Prairie Post

5 things you absolutely must know today

1. Anti-government protests rock Turkey

What began a week ago as a sit-in protest over the government’s plan to demolish a central-Istanbul park has grown into the biggest protests in over a decade in Turkey. The protests have now spread across the officially secular country as a response to what people say are impositions of conservative Islamic values that infringe on personal freedoms.  Prime Minister Recep Tayyip Erdogan remains defiant on giving in to the protesters’ demands while demonstrators show no signs of slowing down. [BBC]

2. CRTC intervenes on behalf of cell phone consumers 

The CRTC has implemented new rules for cellphone companies that will take effect in December. The Canadian telecommunications regulatory agency will impose rules that allow cell phone subscribers to cancel their three-year contracts without penalty after two years and to unlock their cellphones three months after buying them. Other stipulations include caps on extra data charges at $50 a month and international data roaming charges at $100 a month. The new code comes after months consumer and industry consultations. [CBC]

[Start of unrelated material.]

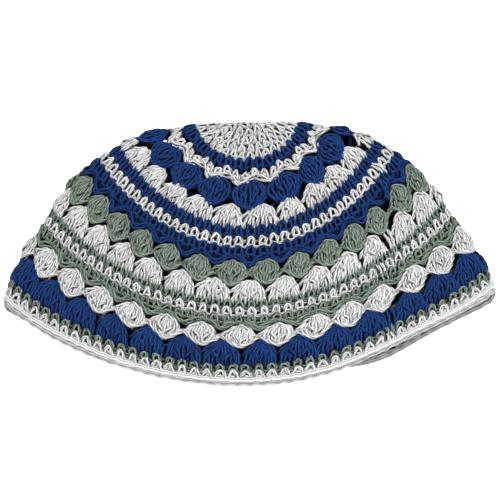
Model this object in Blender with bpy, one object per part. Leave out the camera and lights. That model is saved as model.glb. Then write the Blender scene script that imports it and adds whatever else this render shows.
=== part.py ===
"""A crocheted skullcap, folded in two and lying on a table, one closed ring for each round of yarn.

Metres, +Z up, resting on Z = 0. The crown is at the middle of the fold at +Y and the mouth is
open towards -Y. One layer lies flat on the table and the other rests over it.
"""

import math

import bmesh
import bpy
import numpy as np

# The folded cap
half_width = 0.1180
depth = 0.1610
fold_radius = 0.0060
puff_height = 0.0120

# The crocheted wall
stitch_wall = 0.0030
shell_wall = 0.0036
shell_relief = 0.0010
notch_depth = 0.0040
round_gap = 0.0004
shell_gap = 0.0010

# How far the rim of the lower layer is tucked under the upper one, and how far it slips out
# again round a place on the right. The rim of the upper layer is pulled up on that side.
rim_tuck = 0.0130
rim_show = 0.0062
rim_show_place = 0.0590
rim_show_width = 0.0236
rim_lift = 0.0088
rim_lift_place = 0.0885
rim_lift_width = 0.0413

# Points along one loop: across each layer and round each fold, or on one shell. The loops of the
# crown disc lie at these shares of its radius, the first one close round its pole.
layer_steps = 26
fold_steps = 6
shell_steps = 4
crown_rows = (0.15, 0.50, 1.00)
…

3. Man accused of VIA Rail terror plot unable to find lawyer

The Montreal man accused of plotting to bomb a Via Rail train appeared on video in a Toronto court today to say he cannot find a lawyer that agrees that the Qu’ran can be used as a reference in his defence. 30-year-old Chiheb Esseghaier also told the court he does not recognize the authority of the Criminal Code of Canada in judging him. Esseghaier and another suspect, Raed Jaser of Toronto, were arrested in April after their plan to attack a Via train running between Toronto and New York City was discovered. Authorities stated that there was no imminent threat to the public at the time of the arrests. [CBC]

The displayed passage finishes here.